* Input data *
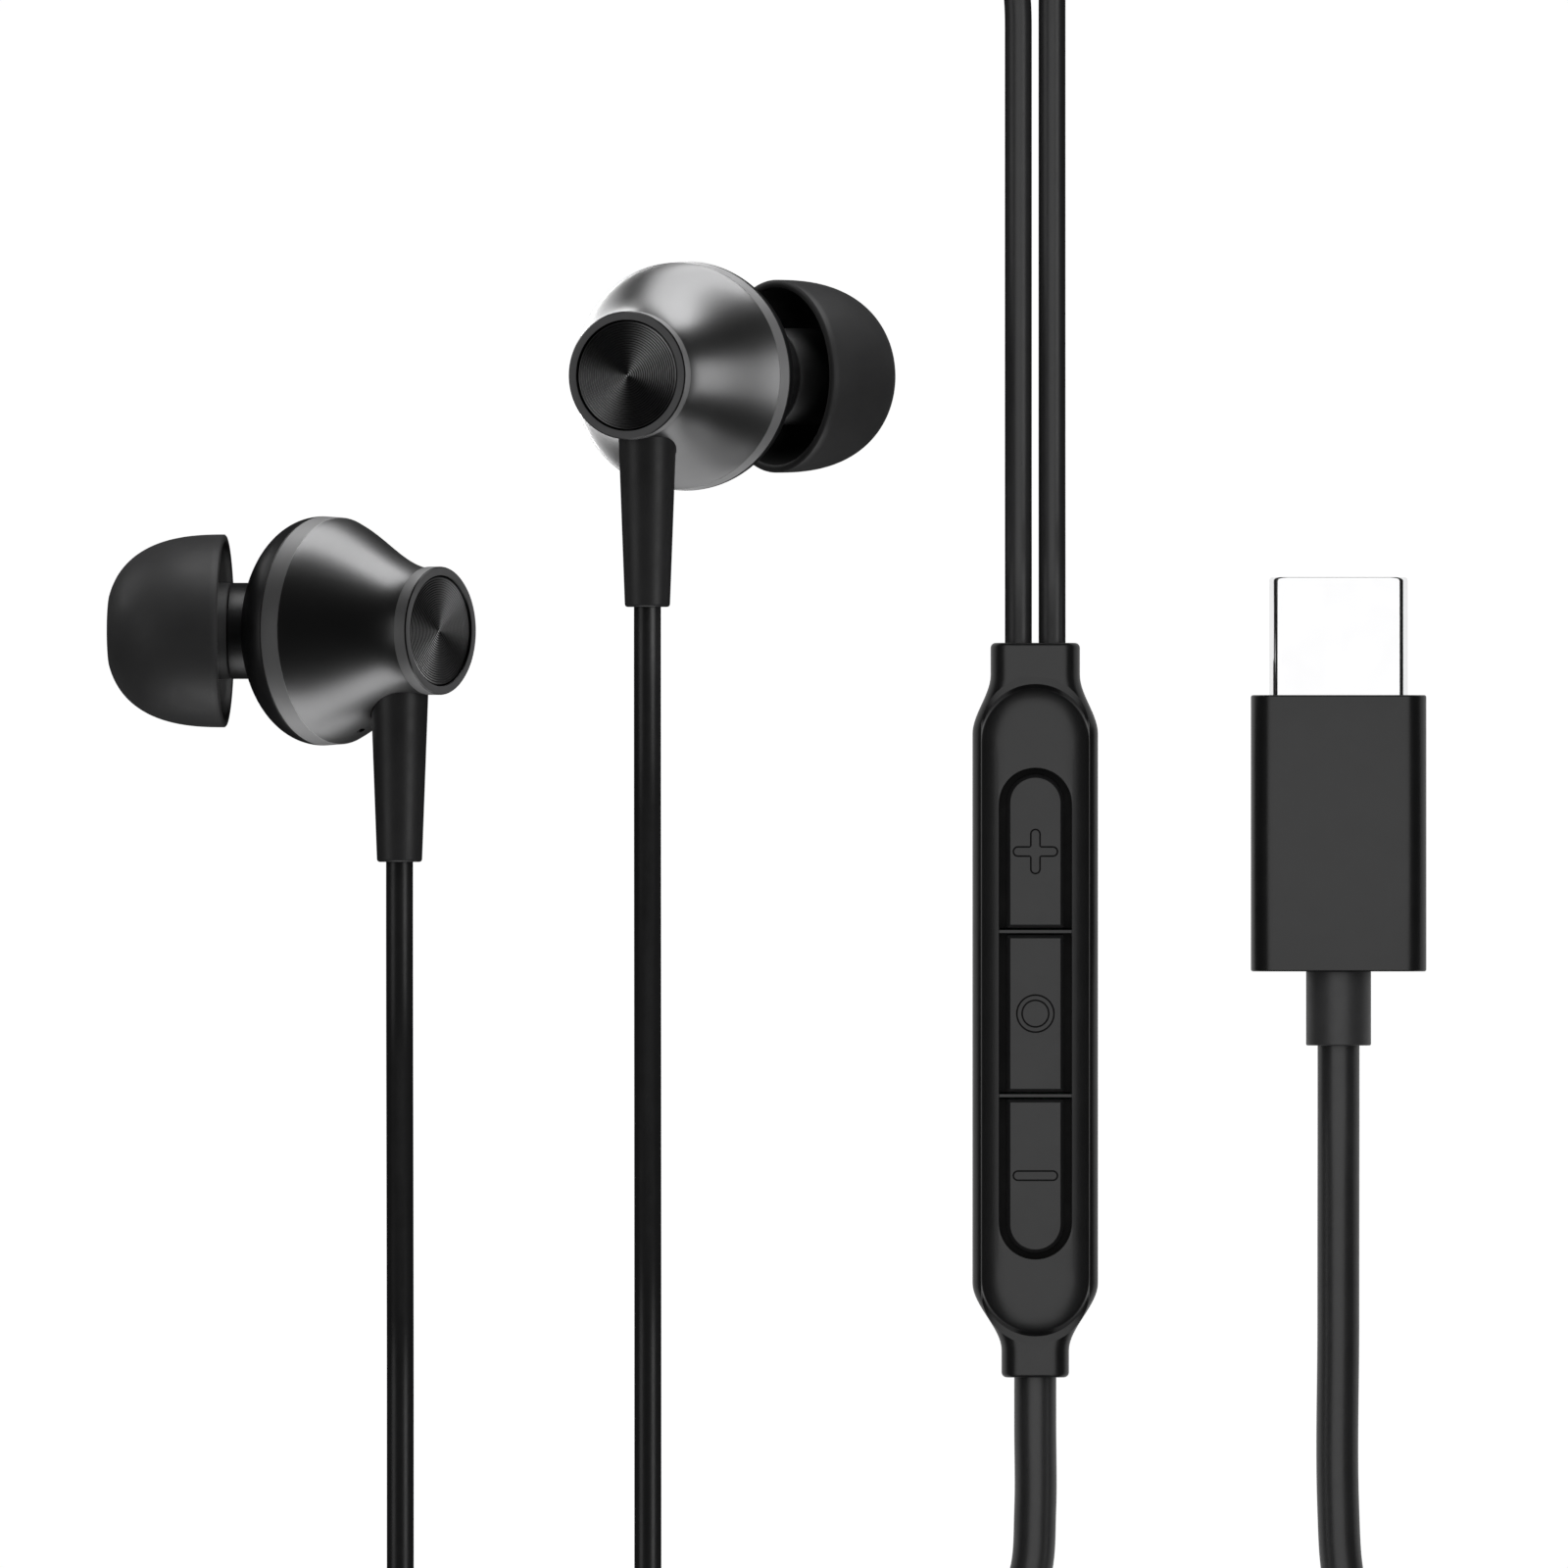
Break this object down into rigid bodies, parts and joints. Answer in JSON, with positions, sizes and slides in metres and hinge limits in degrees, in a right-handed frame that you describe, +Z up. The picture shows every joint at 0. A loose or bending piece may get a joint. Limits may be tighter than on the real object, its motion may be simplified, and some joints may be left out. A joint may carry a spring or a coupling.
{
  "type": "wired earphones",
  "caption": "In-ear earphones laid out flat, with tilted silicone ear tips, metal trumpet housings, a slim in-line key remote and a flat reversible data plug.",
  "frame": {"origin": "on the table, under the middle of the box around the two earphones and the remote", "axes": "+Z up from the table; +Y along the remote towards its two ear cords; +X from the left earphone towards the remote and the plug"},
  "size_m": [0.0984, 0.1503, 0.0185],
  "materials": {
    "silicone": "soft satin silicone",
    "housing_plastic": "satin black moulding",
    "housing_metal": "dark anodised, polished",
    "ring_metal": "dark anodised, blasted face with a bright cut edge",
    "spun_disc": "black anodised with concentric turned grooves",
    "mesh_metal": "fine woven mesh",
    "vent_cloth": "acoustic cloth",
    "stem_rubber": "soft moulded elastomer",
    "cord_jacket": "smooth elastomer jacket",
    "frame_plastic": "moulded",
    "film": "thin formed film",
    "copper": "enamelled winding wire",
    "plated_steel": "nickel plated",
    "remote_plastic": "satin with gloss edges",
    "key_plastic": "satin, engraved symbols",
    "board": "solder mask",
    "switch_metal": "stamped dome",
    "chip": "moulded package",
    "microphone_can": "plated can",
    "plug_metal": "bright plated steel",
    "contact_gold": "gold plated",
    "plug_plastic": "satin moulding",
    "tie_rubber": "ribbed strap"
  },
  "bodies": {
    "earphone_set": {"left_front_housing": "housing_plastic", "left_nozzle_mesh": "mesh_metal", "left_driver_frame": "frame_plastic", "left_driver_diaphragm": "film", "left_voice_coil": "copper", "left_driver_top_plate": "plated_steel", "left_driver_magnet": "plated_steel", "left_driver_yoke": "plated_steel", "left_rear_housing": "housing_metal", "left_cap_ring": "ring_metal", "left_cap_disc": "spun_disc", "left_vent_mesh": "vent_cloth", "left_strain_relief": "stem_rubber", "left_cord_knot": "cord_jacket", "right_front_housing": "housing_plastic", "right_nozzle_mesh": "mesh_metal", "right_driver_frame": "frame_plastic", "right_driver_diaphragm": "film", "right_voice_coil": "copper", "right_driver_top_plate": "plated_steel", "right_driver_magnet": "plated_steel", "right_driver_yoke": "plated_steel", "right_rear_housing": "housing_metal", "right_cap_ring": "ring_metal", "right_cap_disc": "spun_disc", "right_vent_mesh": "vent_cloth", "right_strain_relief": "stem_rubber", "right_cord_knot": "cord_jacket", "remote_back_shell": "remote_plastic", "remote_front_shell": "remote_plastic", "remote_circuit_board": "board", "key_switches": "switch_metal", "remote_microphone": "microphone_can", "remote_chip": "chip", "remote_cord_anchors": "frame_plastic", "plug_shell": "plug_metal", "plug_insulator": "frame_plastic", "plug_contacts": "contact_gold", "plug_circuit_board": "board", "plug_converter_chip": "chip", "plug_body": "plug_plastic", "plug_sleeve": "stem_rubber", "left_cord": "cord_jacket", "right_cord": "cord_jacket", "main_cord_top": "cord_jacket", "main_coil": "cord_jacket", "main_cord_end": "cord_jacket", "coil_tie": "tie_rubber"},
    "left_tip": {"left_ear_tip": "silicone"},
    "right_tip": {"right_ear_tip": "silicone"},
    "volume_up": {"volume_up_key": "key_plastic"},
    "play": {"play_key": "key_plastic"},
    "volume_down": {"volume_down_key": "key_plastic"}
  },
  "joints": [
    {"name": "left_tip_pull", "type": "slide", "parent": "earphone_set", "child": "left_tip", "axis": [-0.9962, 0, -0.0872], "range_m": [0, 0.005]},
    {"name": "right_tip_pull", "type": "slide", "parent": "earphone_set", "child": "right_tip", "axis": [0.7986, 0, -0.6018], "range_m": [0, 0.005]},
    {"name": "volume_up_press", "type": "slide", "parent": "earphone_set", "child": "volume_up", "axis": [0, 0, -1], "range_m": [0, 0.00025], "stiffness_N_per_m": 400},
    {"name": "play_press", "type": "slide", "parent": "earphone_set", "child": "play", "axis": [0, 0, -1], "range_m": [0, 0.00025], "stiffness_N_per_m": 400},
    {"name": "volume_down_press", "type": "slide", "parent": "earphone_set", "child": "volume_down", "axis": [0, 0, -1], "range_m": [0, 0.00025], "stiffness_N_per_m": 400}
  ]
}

* * *

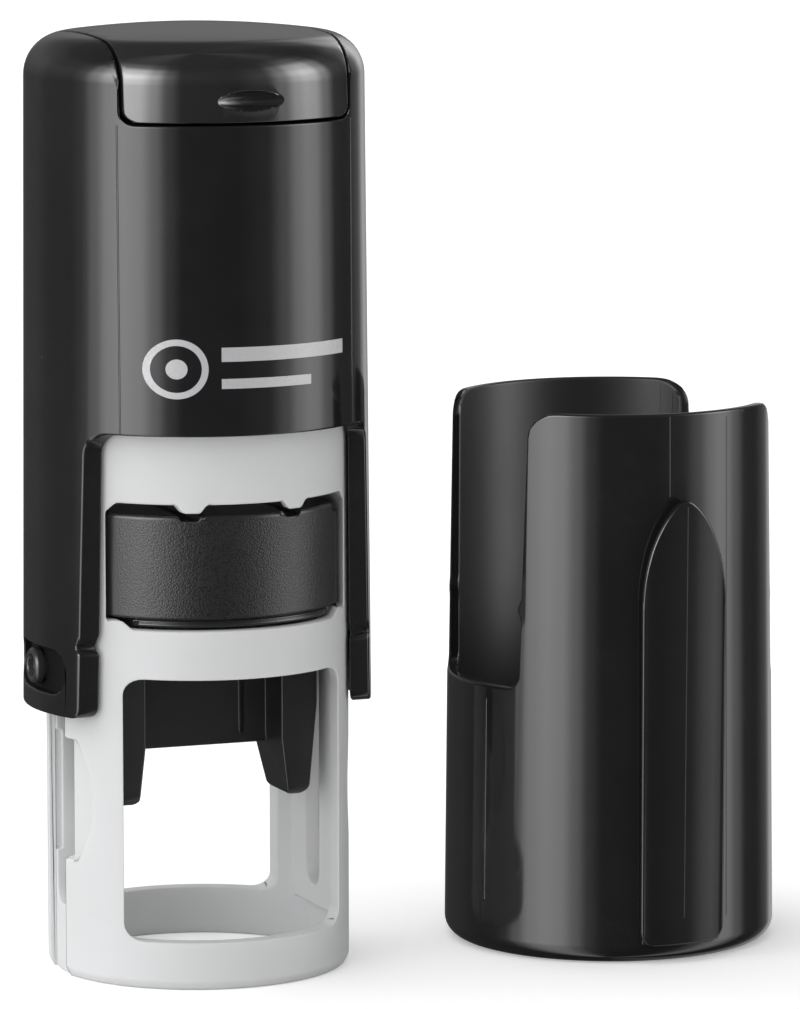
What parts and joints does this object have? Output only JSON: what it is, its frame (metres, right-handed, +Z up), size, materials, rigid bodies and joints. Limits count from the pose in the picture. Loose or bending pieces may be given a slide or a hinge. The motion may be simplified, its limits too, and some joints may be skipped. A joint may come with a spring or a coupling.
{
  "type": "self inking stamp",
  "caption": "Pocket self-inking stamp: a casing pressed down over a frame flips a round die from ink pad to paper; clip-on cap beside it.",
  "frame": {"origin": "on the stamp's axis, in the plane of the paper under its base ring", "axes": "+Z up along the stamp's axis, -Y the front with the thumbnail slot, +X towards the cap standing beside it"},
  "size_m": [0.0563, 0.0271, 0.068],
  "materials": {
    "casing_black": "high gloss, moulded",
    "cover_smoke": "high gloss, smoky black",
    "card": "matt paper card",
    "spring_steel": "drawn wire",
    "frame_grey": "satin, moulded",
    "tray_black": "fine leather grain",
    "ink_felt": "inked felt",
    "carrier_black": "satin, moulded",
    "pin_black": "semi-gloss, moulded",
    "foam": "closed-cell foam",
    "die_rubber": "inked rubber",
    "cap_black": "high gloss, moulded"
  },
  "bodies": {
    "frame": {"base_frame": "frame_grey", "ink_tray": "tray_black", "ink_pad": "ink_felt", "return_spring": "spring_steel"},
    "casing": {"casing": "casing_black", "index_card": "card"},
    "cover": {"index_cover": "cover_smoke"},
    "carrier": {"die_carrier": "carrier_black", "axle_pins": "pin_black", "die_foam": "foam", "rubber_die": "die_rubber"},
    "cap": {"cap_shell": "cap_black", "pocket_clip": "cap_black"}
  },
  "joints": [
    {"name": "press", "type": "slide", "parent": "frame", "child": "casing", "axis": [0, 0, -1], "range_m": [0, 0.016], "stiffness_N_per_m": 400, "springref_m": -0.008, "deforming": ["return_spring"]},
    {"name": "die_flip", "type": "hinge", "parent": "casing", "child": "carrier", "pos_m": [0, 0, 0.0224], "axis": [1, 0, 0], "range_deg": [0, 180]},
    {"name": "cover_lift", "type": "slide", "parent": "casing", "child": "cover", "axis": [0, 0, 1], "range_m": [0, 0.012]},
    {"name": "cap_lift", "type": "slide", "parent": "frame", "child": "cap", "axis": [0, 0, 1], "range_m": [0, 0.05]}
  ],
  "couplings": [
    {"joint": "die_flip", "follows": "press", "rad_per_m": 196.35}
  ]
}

* Written instruction *
Above are the records; copy every line in them that holds the word "metres".

* Solution to this task *
Break this object down into rigid bodies, parts and joints. Answer in JSON, with positions, sizes and slides in metres and hinge limits in degrees, in a right-handed frame that you describe, +Z up. The picture shows every joint at 0. A loose or bending piece may get a joint. Limits may be tighter than on the real object, its motion may be simplified, and some joints may be left out. A joint may carry a spring or a coupling.
What parts and joints does this object have? Output only JSON: what it is, its frame (metres, right-handed, +Z up), size, materials, rigid bodies and joints. Limits count from the pose in the picture. Loose or bending pieces may be given a slide or a hinge. The motion may be simplified, its limits too, and some joints may be skipped. A joint may come with a spring or a coupling.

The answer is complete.